Enfolded within their oppressive security blanket, Bletchley’s people lived, loved and largely played within their own community. Almost all were paid a pittance: nineteen-year-old mathematician Mavis Lever, one of ‘Dilly’ Knox’s team, initially received thirty shillings a week, of which she paid twenty-one shillings for her lodgings. When staff did escape into the world beyond the perimeter fence, the civilian status of the young men incurred dark suspicions among the uninitiated about their absence from any battlefield.

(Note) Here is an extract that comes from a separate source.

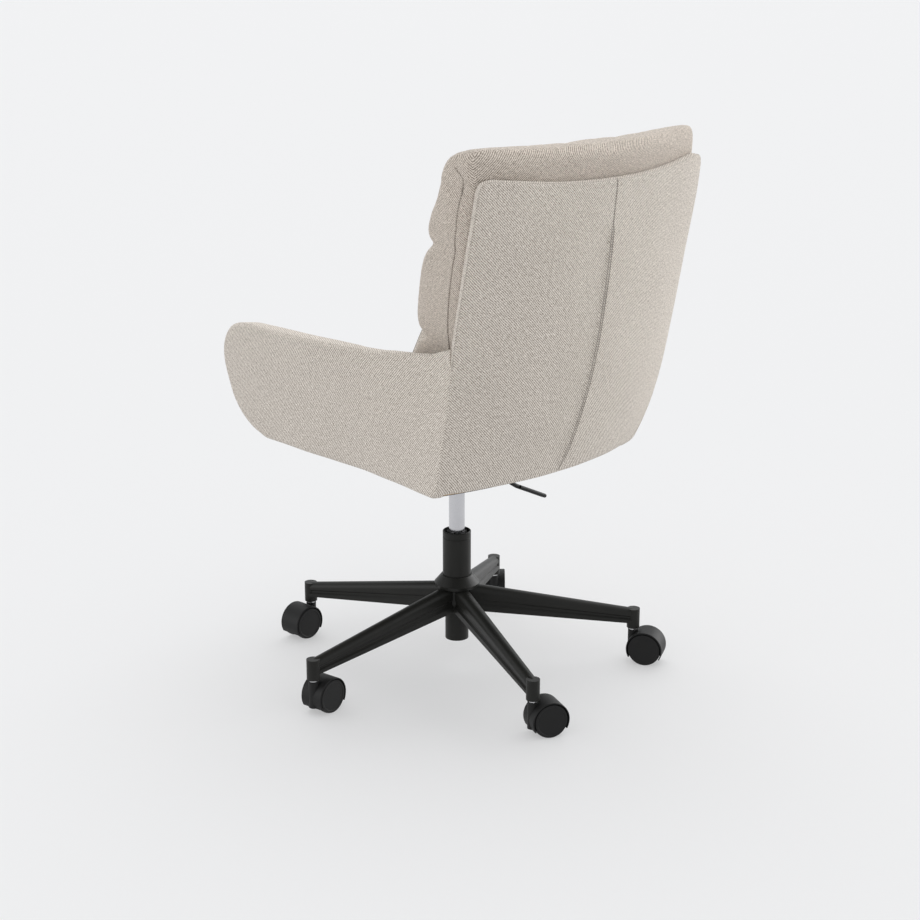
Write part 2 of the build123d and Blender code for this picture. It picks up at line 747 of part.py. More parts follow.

The dramas and pantomimes performed by the Park’s amateur dramatic society became high spots in the annual calendar: Frank Birch, formerly of King’s College, Cambridge and now head of Hut 4, was celebrated for his appearances as the Widow Twankey in productions of the pantomime Aladdin.

By 1942, common sense had achieved some important successes in the Park’s management. Each section worked to its appointed head, irrespective of rank or lack of it. Cryptanalysis for all Britain’s armed forces was handled entirely at Bletchley and its Indian out-stations, a concentration of effort that neither Germany nor the United States ever matched. Gordon Welchman emerged as the foremost lubricator, curbing feuding; several notoriously stupid service officers were transferred out; the popular Eric Jones was appointed to head Hut 3. It was acknowledged that the civilian codebreakers must be ridden on the lightest possible rein, though the director was prone to occasional surges of authoritarianism.

On 1 February 1942, Admiral Karl Dönitz introduced a reflector or fourth rotor into the Atlantic U-boat service’s Enigma, with immediate and calamitous results for Allied fortunes in the Battle of the Atlantic: this imposed a twenty-six-fold increase in the range of possible settings, and blinded Bletchley. Sinkings soared. At sea, the Royal Navy was obliged to rely upon ‘Huff-Duff’ to locate enemy submarines until these approached within range of underwater detection by the Asdics of convoy escorts, which were impotent against night surface attackers. Breaking what was now designated the ‘Shark’ submarine key became the Park’s foremost priority, a challenge unresolved for nine frightening months, by far the most stressful period of the war for those engaged in the task. They knew, as they sat hunched over their labours in those austere huts, that at sea men were dying every day because of their failure – though no rational person would have called it such.

Also on 1 February, coincidentally, Alastair Denniston was pushed aside into a subordinate London role, to be replaced by his deputy, Edward Travis. In some measure this development reflected a clash of personalities – Denniston and Stewart Menzies disliked each other – together with the infighting characteristic of any large bureaucracy. But it was widely felt at Bletchley that its operational head was being overwhelmed by the strains of running an establishment that since the outbreak of war had increased fourfold in size, and many times that much in its importance to the war effort. Power struggles were unavoidable. Denniston was a good and kind man who had done many things well, but Bletchley had outgrown him. Travis, whose edicts were issued in a curious trademark brown ink, was generally considered a success in his new role, not least by such influential creative figures as Welchman. When another codebreaker, Ralph Bennett, returned that summer from detached duty in the Middle East, he found that the atmosphere had changed markedly: ‘I had left as one of a group of enthusiastic amateurs. I returned to a professional organisation with standards and an acknowledged reputation to maintain. Success was no longer an occasional prize, but the natural reward of relentless attention to detail.’

Throughout 1942, Bletchley’s activities were hampered by a desperate shortage of bombes, and thus by argument about their best employment. In January the army-Luftwaffe Hut 6 was receiving 1,400 intercepts a day, of which an average of 580 were broken, a proportion that slowly increased, reaching about 50 per cent by May 1943. Often no more than one three-wheel bombe was available at any given time to work on the Shark U-boat cipher, because the others of what was still only a handful of machines were committed to breaking army and air traffic. The codebreakers said later that they would have needed ten four-wheel bombes – which did not then exist – significantly to accelerate their progress. By November, a note of desperation had entered the Admiralty’s pleas to the Park about Shark. The Battle of the Atlantic, said the navy’s Operational Intelligence Centre, was ‘the one campaign which BP are not at present influencing to any marked extent – and it is the only one in which the war can be lost unless BP do help’. A critical breakthrough was imminent, however. On 30 October in the Eastern Mediterranean U-559 was attacked by an escort group, and forced to the surface by depth-charging. Tony Fasson, thirty-year-old first lieutenant of the destroyer Petard, along with Able Seaman Colin Grazier, hastily stripped naked and swam sixty yards to the stricken submarine, then hauled themselves into the conning tower. The crew had opened the seacocks before abandoning their boat, and the sea was flooding in even as the two men searched the control room with desperate urgency.